I know now to get there a little earlier next season, most likely in late summer rather than fall. Some seed savers collect the pods from the plant before they are fully dried out and allow them to dry indoors. This will prevent seed loss.
We ended up buying our wild lupine seeds this year.
Most have now germinated and are growing nicely under grow lights.
Are Lupines Deer Resistant?
Lupines are known to be deer resistant, and we are quite pleased about that!
Of course keep in mind, that even deer resistant plants can be eaten be hungry deer once in a while, if food is limited.
How To Take Care Of Lupine Flowers- Cut Flowers
Lupines flowers make great cut flowers, and are a good choice for the cutting garden.
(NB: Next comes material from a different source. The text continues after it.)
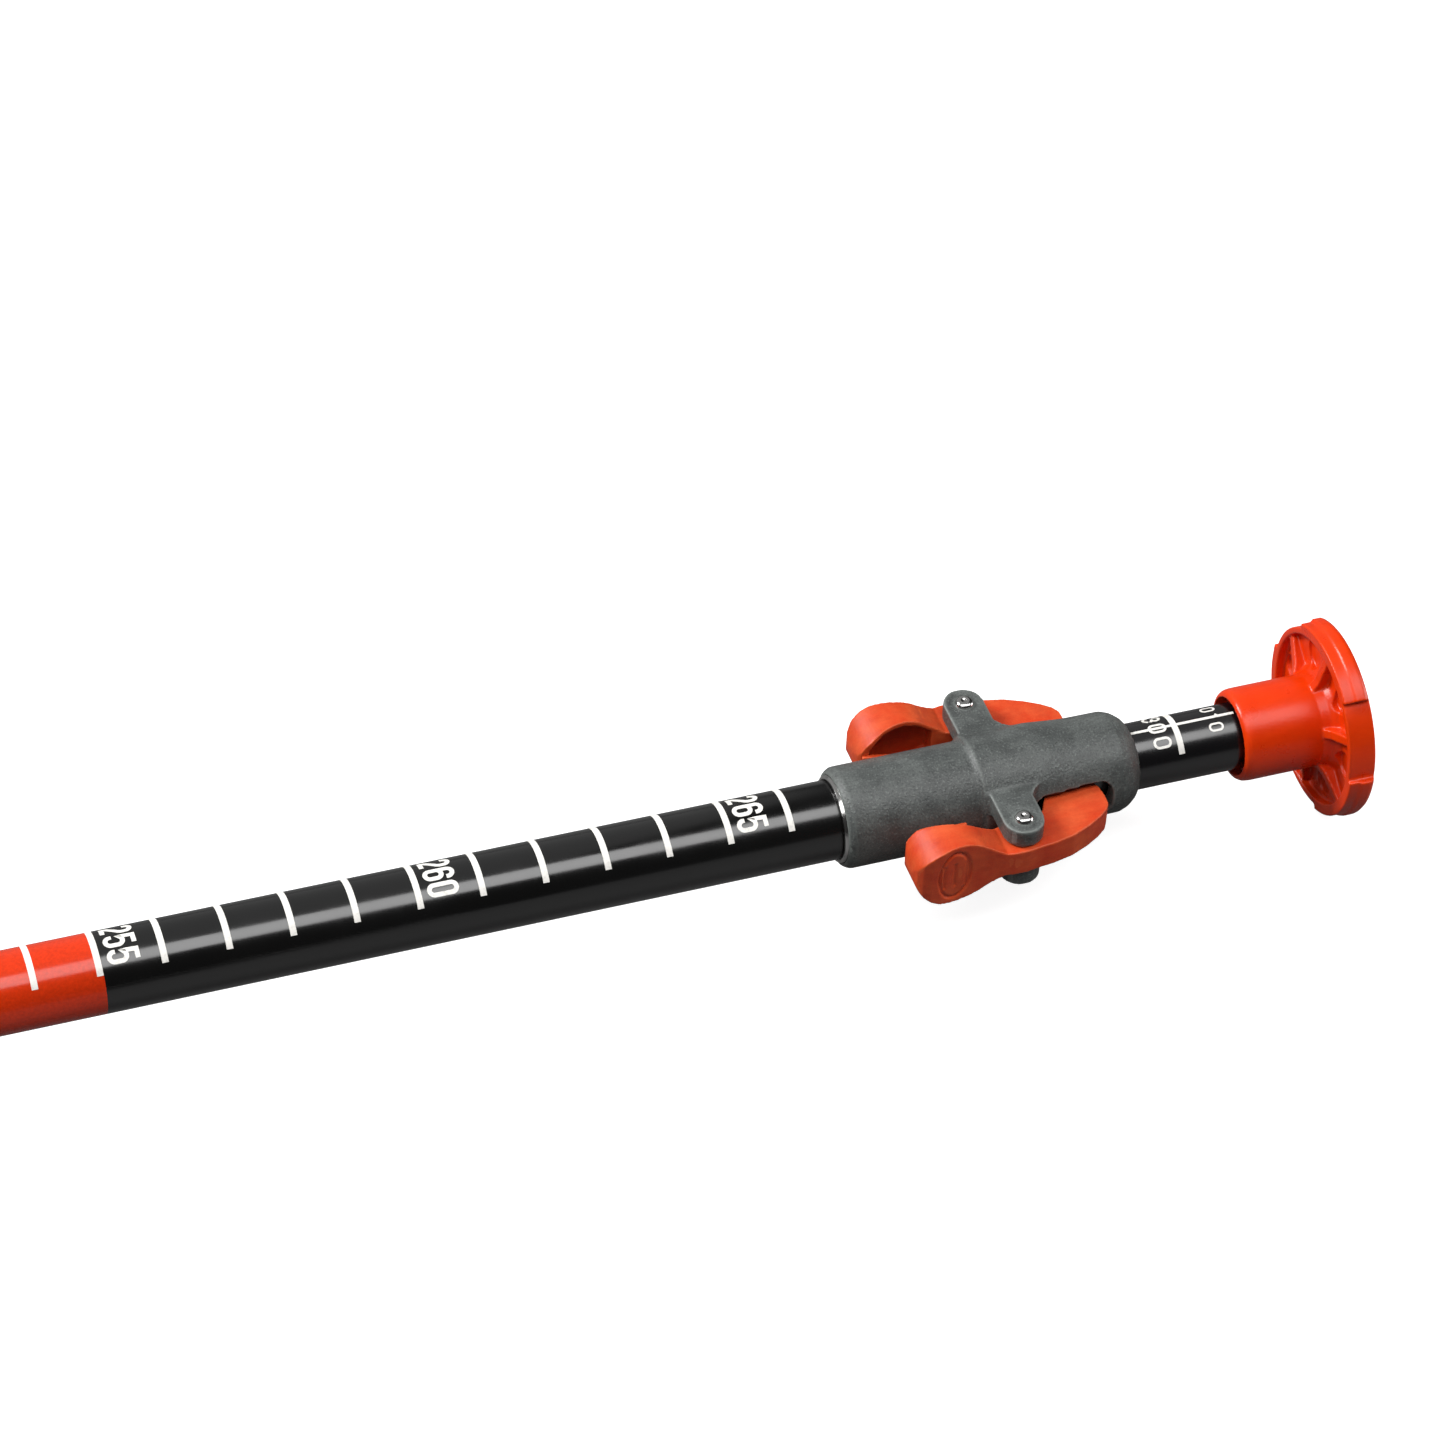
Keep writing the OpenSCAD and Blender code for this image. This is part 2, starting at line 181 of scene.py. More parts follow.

Lupines are perfect cottage style flowers and look wonderful in bouquets.
Cut lupine flowers before all flowers have opened on the stem for a longer vase life.
The flowers should be cut in the morning, and make sure that you place the flowers in cold water immediately after cutting.
Allow the flowers to rehydrate in the water. They will also benefit from conditioning.
Lupines are colourful and easy care flowers for any garden.
This herbaceous perennial plant is easy to grow, and is a great addition to the garden space.
These flowering perennials offer a wild flower look, and are perfect flowers for cottage gardens.
Collect lupine seeds at the end of the summer, and sow your own seeds wherever you want a burst of color.